A pattern that bears watching is how conflict is migrating into “systems talk”: not only missiles and raids, but fuel subsidies, airport staffing, and coalition math. This raises the question of whether leaders now manage wars partly through domestic queue lengths and consumer prices—if so, public patience becomes a strategic variable, not just a political one. Another thread is narrative control. [NPR] argues the White House is packaging war updates like entertainment content; if that framing is deliberate, it would suggest persuasion is being treated as a parallel theater of operations. Competing interpretation: these are separate phenomena driven by different incentives—propaganda, budgeting, and market shocks can coincide without sharing a single cause, so correlation here may be coincidence.

Regional Rundown

In the Middle East’s wider orbit, [Straits Times] reports an Israeli strike in south Lebanon killed three journalists, with Israel claiming one was affiliated with Hezbollah—an allegation that remains contested in the public record and highlights how attribution disputes now shape escalation narratives.

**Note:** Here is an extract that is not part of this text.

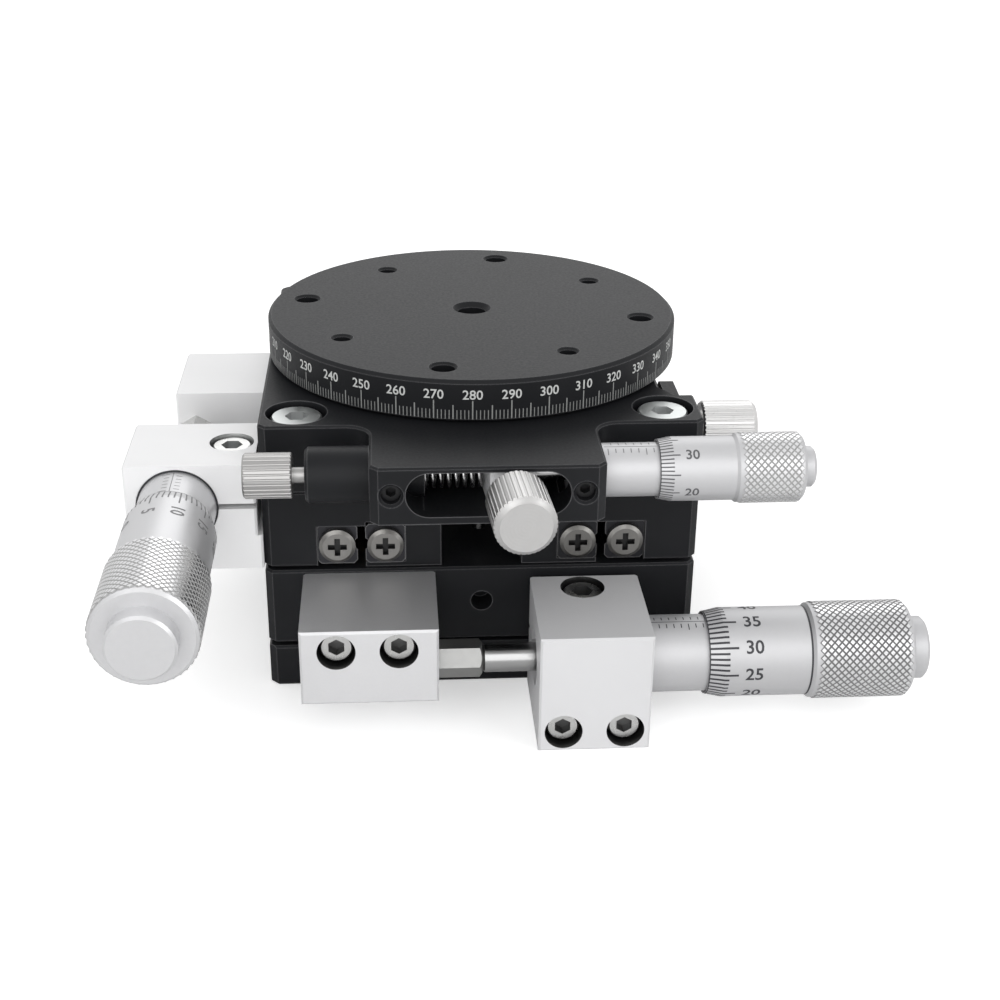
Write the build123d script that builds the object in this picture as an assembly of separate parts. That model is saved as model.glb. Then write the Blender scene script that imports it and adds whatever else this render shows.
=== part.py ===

In Europe, [Straits Times] reports France foiled an apparent bomb attack outside a U.S. bank in Paris, a reminder that security services are treating spillover risk as operational, not theoretical. On Europe’s streets, [Straits Times] reports tens of thousands marching in London against the far right, blending domestic politics with international symbols. In the Americas, [NPR] continues to frame airport disruption as a governance stress test. And while Africa receives only scattered coverage this hour, the monitoring brief’s famine and displacement signals argue for sustained attention even when headlines look elsewhere.

Social Soundbar

Questions people are asking: if the administration says it is escalating and de-escalating at once, what would a verifiable off-ramp actually require—ceasefire terms, inspections, or merely a change in targeting tempo ([NPR])? How much domestic support can a long war sustain if younger conservatives keep defecting from the rationale even inside friendly venues ([BBC News])? Questions that should be louder: when fuel shocks trigger emergency aid packages in Europe, who pays, who qualifies, and for how long ([France24])? And as Sudan’s aid pipeline has repeatedly been described as near exhaustion in recent months ([Al Jazeera]), why does famine forecasting still struggle to compete with real-time war imagery for sustained coverage?